One of the interest groups to first perceive the new reality was the union-led "Education Coalition." It scored a big win by persuading voters in 1988 to guarantee a share of state revenues for education and has since both protected Proposition 98 and, through the adroit application of political power, enhanced it. A decade ago, for example, the governor and the Legislature grabbed billions of dollars in local government property taxes to avoid cutting state money to schools. Other interests want to emulate Proposition 98's protections, with city governments now planning a big ballot measure push for their version, in a belated reaction to the property tax shift of a decade ago.

The politics of rationing were very evident last year when the state faced an energy crisis and the prospect of prolonged power blackouts. Suddenly, the Capitol's many interest groups began pitching for exemptions from blackouts on various pretexts and lists of who would and would not be cut off began to emerge.

Other, less dramatic, examples abound, such as the various efforts at encouraging car-pooling on the state's freeways, schemes to redistribute and/or market water rights, or the ever-changing standards governing college admissions. What dictates the distribution of scarce public services: need, ability to pay, some arbitrary designation of virtue or some other criterion?

Two rationing situations arose in the Capitol this year: a $12 billion-plus state budget deficit and a scheme to reallocate local sales taxes in the six-county Sacramento region.

The budget crisis is almost a textbook example since its resolution will hinge on imposing the financial burden, in some degree, on three groups: those who have stakes in state spending, those who pay taxes or future generations that would have to pay for borrowing to cover deficits.

The controversial regional sales tax measure, a form of which went through the Assembly last week, is another form of rationing. Proposition 13 put a big dent in local government finances 24 years ago and that loss was magnified when the state, as mentioned earlier, shifted another $4 billion a year in property taxes away from local governments to paper over a big hole in the state budget.

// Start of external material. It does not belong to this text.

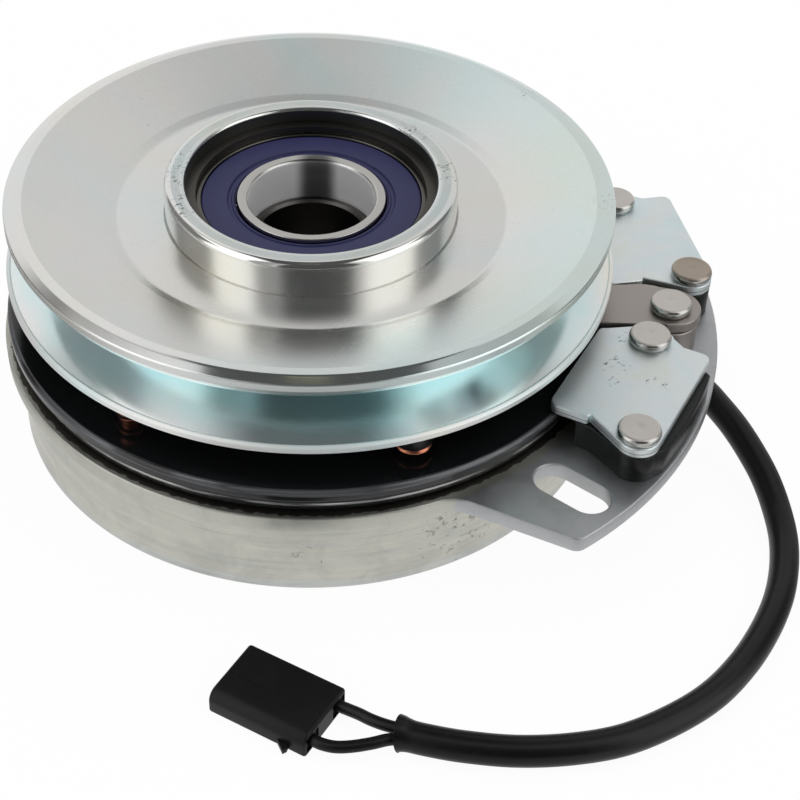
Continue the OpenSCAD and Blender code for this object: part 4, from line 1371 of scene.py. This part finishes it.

Cities that have fostered retail development replaced property tax losses with local sales taxes, and in the Sacramento area it has meant prosperity in the suburbs but a relative paucity of money in the city of Sacramento. Sacramento's city and county governments are pushing the sales-tax legislation that would, over the years, shift more of the regional tax pie into their treasuries and leave the suburbs with less. It's being billed as "smart growth," but it's truly the use of political muscle to win a rationing game. And it's doubly ironic that the Legislature that put the squeeze on local governments with a property tax shift now purports to solve it with a regional sales-tax shift.